(Author’s Note: please enjoy this excerpt from a bigger project that I am working on that features short spotlights on people who have been influential in conservation. More on this project soon, I promise!)
Barry Lopez gave us a different perspective on nature: where others wrote about conquering the wild, Lopez writings suggested that we be humbled by it.
Across ice sheets, deserts, forests, and rivers, Lopez walked the edge of the human and the wild, asking the kind of questions most people are too busy to sit with. What does it mean to belong to a place? How do we treat a landscape like a relative, not a resource? How do we listen to the land?
Photo Credit: Peter DaSilva for The New York Times
Born in 1945, Lopez was a natural observer. He spent much of his early life between New York and California, eventually settling in Oregon, where he would spend decades quietly crafting some of the most lyrical, profound nature writing of the 20th century. His best-known book, Arctic Dreams, is both an exploration of the far north and a meditation on what it means to pay deep, careful attention to the world. He wasn't just describing landscapes; he was translating them, as if trying to help readers hear something they hadn’t noticed before.
Lopez believed in science, but he also believed in wonder. He wrote with reverence for Indigenous knowledge, for the unseen networks of life beneath our feet, for the stories embedded in stone and ice and wind. In Of Wolves and Men, he traced not just the biology of wolves, but the mythology, the hatred, the love, and the cultural weight those animals carry. His work was a bridge between worlds, between disciplines, between people and place.
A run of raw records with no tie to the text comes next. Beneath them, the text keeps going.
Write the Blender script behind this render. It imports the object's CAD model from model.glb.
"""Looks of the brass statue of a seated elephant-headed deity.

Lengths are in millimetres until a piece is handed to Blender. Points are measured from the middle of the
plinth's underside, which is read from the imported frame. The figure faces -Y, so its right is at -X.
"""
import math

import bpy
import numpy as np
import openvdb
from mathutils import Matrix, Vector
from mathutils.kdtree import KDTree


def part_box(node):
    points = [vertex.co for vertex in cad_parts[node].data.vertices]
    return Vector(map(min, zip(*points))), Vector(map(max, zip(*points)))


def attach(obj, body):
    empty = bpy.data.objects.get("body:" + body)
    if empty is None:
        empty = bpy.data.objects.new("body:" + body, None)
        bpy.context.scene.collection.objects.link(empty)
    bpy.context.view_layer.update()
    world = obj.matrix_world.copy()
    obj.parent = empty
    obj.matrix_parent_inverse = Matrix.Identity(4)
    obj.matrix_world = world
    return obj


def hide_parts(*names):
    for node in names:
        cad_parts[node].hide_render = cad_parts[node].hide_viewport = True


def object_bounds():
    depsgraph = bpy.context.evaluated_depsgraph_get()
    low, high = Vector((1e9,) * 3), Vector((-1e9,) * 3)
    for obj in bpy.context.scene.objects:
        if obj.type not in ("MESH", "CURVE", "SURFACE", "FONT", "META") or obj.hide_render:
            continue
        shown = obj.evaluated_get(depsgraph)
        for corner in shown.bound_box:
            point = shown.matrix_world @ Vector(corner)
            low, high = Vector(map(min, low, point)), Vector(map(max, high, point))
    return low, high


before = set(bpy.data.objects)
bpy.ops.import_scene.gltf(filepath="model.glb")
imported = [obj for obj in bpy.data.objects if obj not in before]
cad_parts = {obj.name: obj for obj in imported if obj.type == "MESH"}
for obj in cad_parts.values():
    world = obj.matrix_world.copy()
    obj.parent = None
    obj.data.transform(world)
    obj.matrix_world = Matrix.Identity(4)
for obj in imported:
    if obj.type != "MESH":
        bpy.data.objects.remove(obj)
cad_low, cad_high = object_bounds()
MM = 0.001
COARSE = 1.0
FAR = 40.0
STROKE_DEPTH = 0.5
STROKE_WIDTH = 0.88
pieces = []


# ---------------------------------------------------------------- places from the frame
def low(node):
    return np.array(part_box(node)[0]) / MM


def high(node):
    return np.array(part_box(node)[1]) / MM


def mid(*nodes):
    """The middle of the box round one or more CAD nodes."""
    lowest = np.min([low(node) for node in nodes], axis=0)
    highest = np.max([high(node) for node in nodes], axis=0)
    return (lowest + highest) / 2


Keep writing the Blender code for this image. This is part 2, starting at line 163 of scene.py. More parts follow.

He was no firebrand like Edward Abbey. Lopez was quieter. While Abbey shook his fist at the world, Barry Lopez opened his palms to it. But that doesn’t mean he was passive. His words pushed back against a culture of extraction and arrogance. He believed that storytelling was a moral act, and that how we speak about the land reflects how we treat it. He once wrote, “Sometimes we need a story more than food to stay alive.” For Lopez, those stories were rooted in ecology, but nourished by empathy and feeling.
He died in 2020, leaving behind a legacy of writing that asks readers to slow down, look closely, and live with a deeper sense of responsibility to each other and the planet.
➤ Why He Matters
Barry Lopez offered an alternative to the dominant narrative of nature as something to be used or overcome. He treated landscapes as moral and emotional touchstones, worthy of respect, complexity, and care. His writing continues to shape how scientists, artists, and everyday people think about place, presence, and responsibility.
➤ What You Can Do
– Read slowly. Pick up one of Lopez's books and let the quiet truths settle in.
– Practice listening to the land. Go for a walk with no agenda. Notice, don't name. Just observe.
– Tell stories. Share your experiences with the wild, however small. In Lopez’s world, storytelling wasn’t a luxury, it was an ethic.
🌍 Side Trail: Travel with Wonder
📚 Read:
– Arctic Dreams - Lopez’s National Book Award–winning meditation on the Arctic, full of science, awe, and deep listening.
– Of Wolves and Men - an exploration of the biological and cultural life of wolves, and our complex relationship with them.
– Horizon - his sweeping final work, part travelogue, part spiritual reflection on human history and ecological entanglement.
🎧 Listen:
– To the Best of Our Knowledge (Episode: “Living with Animals”) includes a thoughtful segment on Lopez’s views on coexistence and the ethics of presence.
– Emergence Magazine Podcast. Many of Lopez’s essays and talks appear here, focusing on sacred geography and storytelling.
🎥 Watch:
– Barry Lopez: Horizon (Oregon Public Broadcasting). A short, poetic look at Lopez’s worldview as he reflects on decades of travel and writing.
– The Nature of Things: Stories That Sustain Us. Not specific to Lopez, but deeply in line with his ethos.
🌿 Do:
– Visit a place you think you already know, your backyard, a local trail, and see it with Lopez’s eyes: slowly, attentively, and with reverence.
– Start a “place journal.” Note the wind, the light, the smells, the birdsong. You don’t have to be a writer to keep a record. You just have to care.
Barry Lopez is one of my heroes. His work resonates with me in a way few others do. Thank you for articulating so well why his work matters. His death was such a loss. We need his voice now more than ever.